How to run a pilot migration:
- Select a subset:
- 50–100 contacts
- Few accounts and deals
- Include different data types (active, inactive, custom fields)
- Run full migration process
What to validate:
- Data accuracy
- Field mapping correctness
- Workflow functionality
- Relationships between objects
Example:
A company tested 100 records and discovered:
- Deal stages mapped incorrectly
- Workflow emails not triggering
Fixing this early saved thousands of records from corruption.
Why this is powerful:
- Identifies issues early
- Reduces risk in full migration
- Improves confidence before launch
9. Execution, Validation & Quality Assurance
What it means: Migration doesn’t end when data is imported—it ends when data is verified and trusted.
Execution phase includes:
- Running final migration scripts
- Monitoring logs during import
- Tracking errors in real-time
Validation checklist:
- ✅ Record count matches (old vs new CRM)
- ✅ Critical fields are populated correctly
- ✅ Relationships (accounts, contacts, deals) are intact
- ✅ No duplicate records created
Quality Assurance (QA) checks:
- Spot-check high-value accounts
- Verify pipeline reports
- Test automations:
- Lead assignment
- Email triggers
- Task creation
Example:
A company migrated 10,000 deals:
- Found 500 missing due to filter error
- QA helped recover them before go-live
Key insight:
👉 Migration without validation = blind trust And blind trust in data is risky.

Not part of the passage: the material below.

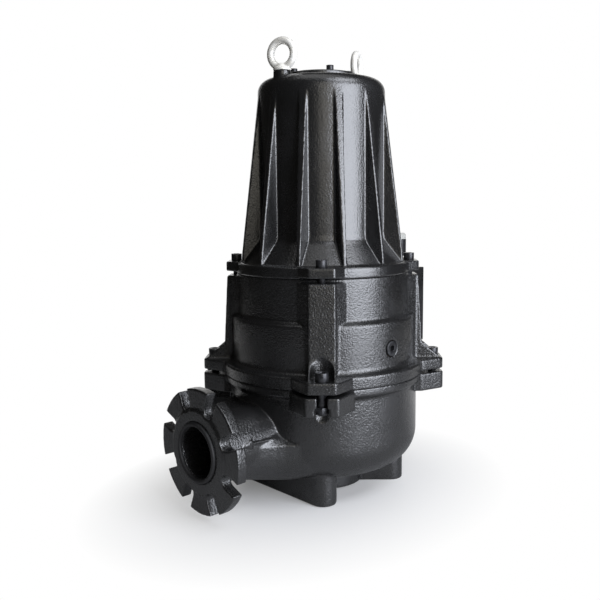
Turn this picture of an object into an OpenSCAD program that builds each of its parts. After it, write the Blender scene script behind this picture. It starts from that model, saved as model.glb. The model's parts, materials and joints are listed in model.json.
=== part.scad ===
/* [Stance and joint planes] */
// Height of the suction mouth above the floor
foot_drop = 2; // [1:0.5:10]
// Height of the discharge axis above the suction mouth
discharge_z = 109; // [107:1:116]
// Joint plane between volute and oil casing
joint_low = 200; // [198:1:210]
// Height of the oil casing, from joint plane to joint plane
casing_h = 172; // [168:1:186]
// Height of the motor housing above the upper joint plane
housing_h = 323; // [316:1:350]

/* [Volute] */
// Outer radius of the volute's wall
volute_r = 164; // [160:1:167]
// Wall thickness of the volute
volute_wall = 10; // [8:0.5:12]
// Radius of the rounding between wall and bottom
volute_round = 60; // [50:1:66]
// Height of the volute's bottom above the suction mouth
volute_bottom = 38; // [34:1:40]
// Outer radius of the volute's top band
band_r = 174; // [172:1:177]
// Height of the volute's top band
band_h = 11; // [8:1:14]
// Outer radius of the suction collar
collar_r = 69.5; // [66:0.5:72]
// Radius of the suction mouth
mouth_r = 45; // [38:1:47]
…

10. Training, Adoption & Data Governance
What it means: Even perfect migration fails if teams don’t use the new CRM properly.
Training best practices:
- Role-based sessions:
- Sales → pipeline & deals
- Marketing → leads & campaigns
- Support → tickets & customer history
- Provide:
- Quick guides
- Video walkthroughs
- FAQs
Adoption tracking:
- Login frequency
- Data entry completeness
- Workflow usage
Ongoing governance:
- Assign data owners per team
- Schedule monthly data audits
- Monitor integrations (to avoid data corruption)
- Set rules:
- Mandatory fields
- Duplicate prevention
Example:
A SaaS company noticed low adoption after migration:
- Sales reps weren’t updating deals
- Reports became inaccurate
Solution:
- Conducted retraining
- Set mandatory deal updates
- Adoption improved by 40%
Reality check:
👉 Migration is not the finish line—it’s the starting point of better data management.
Why Most CRM Migrations Fail
Many migrations fail—not because it’s technically hard, but because teams underestimate the complexity of real business data.
Here are common failure points:
❌ Dirty or duplicate data
Multiple records for the same customer Outdated or inconsistent formatting
❌ Misaligned fields or workflows
Fields that don’t map cleanly between old and new systems Custom automation breaks after migration
❌ Lack of user adoption
Teams don’t embrace the new system due to poor training
❌ Poor planning & scope creep
Unplanned "scope changes" derail timelines
👉 Most of these problems are preventable with structured planning and execution—but only if the team prioritizes them.
Conclusion: Migration Is a One-Time Event—But Its Impact Is Long-Term
CRM data migration isn’t just a technical upgrade—it’s a business-critical reset.
Done right, it gives you:
- Clean, reliable data
- Accurate forecasting
- Seamless workflows
- Higher team productivity
Done wrong, it creates:
- Confusion instead of clarity
- Broken processes instead of efficiency
- And missed revenue instead of growth
The difference doesn’t come down to tools alone—it comes down to how intentionally you approach the process.
The best-performing teams treat migration as:
- A data clean-up opportunity, not just a transfer
- A process redesign moment, not just system replacement
- A foundation for future growth, not just a one-time project
That’s why the practices covered in this guide—from defining goals and scoping data to validation, testing, and governance—aren’t optional. They’re essential.
And while these best practices are clear in theory, executing them consistently at scale is where most teams struggle.
That’s where platforms like Oppora.ai make a meaningful difference—by reducing manual effort, minimizing risk, and ensuring your migration is not just completed, but trusted and usable from day one.
Frequently Asked Questions
1. How long should a CRM data migration realistically take?
The timeline depends on data volume, complexity, and preparation—not just the migration itself.
- Small migrations (clean data, simple CRM): 2–4 weeks
- Mid-sized (custom fields, multiple teams): 1–3 months
- Complex (multiple CRMs, heavy automation): 3–6+ months
Most delays don’t happen during migration—they happen during data cleaning, mapping, and validation.
2. How do you ensure no data is lost during migration?
You can’t rely on a single check—you need multi-layer validation:
- Pre-migration backup of all data
- Record count comparison (before vs after)
- Field-level validation (critical fields only)
- Random sampling of high-value records
The key is: trust, but verify at multiple levels.
3. What’s the difference between data migration and data integration?
Many teams confuse the two:
- Data Migration: One-time transfer from old CRM to new CRM
- Data Integration: Continuous syncing between systems (CRM, marketing tools, etc.)
Migration is the starting point, but integration ensures your data stays consistent afterward.